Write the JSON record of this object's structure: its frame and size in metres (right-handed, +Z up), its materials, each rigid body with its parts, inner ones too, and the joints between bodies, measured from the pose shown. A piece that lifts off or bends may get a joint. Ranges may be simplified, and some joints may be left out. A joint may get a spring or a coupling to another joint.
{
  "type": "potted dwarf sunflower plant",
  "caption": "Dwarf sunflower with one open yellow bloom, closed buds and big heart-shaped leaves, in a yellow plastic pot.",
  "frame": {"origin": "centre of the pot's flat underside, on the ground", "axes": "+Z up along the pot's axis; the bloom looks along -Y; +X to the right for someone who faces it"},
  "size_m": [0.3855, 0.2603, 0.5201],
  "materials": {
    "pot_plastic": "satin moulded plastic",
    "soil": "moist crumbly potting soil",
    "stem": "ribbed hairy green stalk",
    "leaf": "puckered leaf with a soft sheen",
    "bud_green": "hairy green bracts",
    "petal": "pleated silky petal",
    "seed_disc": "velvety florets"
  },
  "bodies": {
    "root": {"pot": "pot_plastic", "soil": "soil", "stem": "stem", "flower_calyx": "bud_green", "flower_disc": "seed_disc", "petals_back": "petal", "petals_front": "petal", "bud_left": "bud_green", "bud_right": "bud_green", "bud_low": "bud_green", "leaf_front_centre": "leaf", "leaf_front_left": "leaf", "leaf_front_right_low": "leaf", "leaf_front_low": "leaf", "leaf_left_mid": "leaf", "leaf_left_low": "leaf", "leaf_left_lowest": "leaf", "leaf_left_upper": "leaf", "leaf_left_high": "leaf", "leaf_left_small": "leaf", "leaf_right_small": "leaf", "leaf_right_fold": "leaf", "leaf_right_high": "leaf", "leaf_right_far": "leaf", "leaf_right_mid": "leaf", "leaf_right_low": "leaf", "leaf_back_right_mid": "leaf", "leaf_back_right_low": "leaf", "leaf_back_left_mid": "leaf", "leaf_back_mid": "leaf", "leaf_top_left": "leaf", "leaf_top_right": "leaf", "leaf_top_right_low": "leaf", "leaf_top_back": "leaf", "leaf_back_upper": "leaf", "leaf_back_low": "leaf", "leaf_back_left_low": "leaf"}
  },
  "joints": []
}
============
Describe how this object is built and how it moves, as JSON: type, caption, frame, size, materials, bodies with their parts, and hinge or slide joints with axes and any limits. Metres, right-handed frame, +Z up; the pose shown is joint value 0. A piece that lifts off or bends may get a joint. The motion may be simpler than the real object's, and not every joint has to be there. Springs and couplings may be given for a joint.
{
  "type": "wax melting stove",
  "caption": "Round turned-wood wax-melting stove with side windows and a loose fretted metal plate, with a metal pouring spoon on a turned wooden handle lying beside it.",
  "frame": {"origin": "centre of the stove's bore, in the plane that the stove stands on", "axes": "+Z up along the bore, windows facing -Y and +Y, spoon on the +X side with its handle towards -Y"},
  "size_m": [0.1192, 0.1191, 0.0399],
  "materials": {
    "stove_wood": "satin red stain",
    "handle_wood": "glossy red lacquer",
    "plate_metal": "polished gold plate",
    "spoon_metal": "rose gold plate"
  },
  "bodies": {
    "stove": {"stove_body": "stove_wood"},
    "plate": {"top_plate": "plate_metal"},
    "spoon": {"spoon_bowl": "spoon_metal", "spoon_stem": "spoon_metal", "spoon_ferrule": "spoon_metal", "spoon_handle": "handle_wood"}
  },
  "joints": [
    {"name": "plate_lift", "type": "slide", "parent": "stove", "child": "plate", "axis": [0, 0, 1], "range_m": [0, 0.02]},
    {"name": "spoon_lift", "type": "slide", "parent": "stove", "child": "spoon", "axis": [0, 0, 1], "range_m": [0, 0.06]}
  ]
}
============
Problem description:
Make a list of all lines in the data that contain "frame".

Exercise solution:
Write the JSON record of this object's structure: its frame and size in metres (right-handed, +Z up), its materials, each rigid body with its parts, inner ones too, and the joints between bodies, measured from the pose shown. A piece that lifts off or bends may get a joint. Ranges may be simplified, and some joints may be left out. A joint may get a spring or a coupling to another joint.
  "frame": {"origin": "centre of the pot's flat underside, on the ground", "axes": "+Z up along the pot's axis; the bloom looks along -Y; +X to the right for someone who faces it"},
Describe how this object is built and how it moves, as JSON: type, caption, frame, size, materials, bodies with their parts, and hinge or slide joints with axes and any limits. Metres, right-handed frame, +Z up; the pose shown is joint value 0. A piece that lifts off or bends may get a joint. The motion may be simpler than the real object's, and not every joint has to be there. Springs and couplings may be given for a joint.
  "frame": {"origin": "centre of the stove's bore, in the plane that the stove stands on", "axes": "+Z up along the bore, windows facing -Y and +Y, spoon on the +X side with its handle towards -Y"},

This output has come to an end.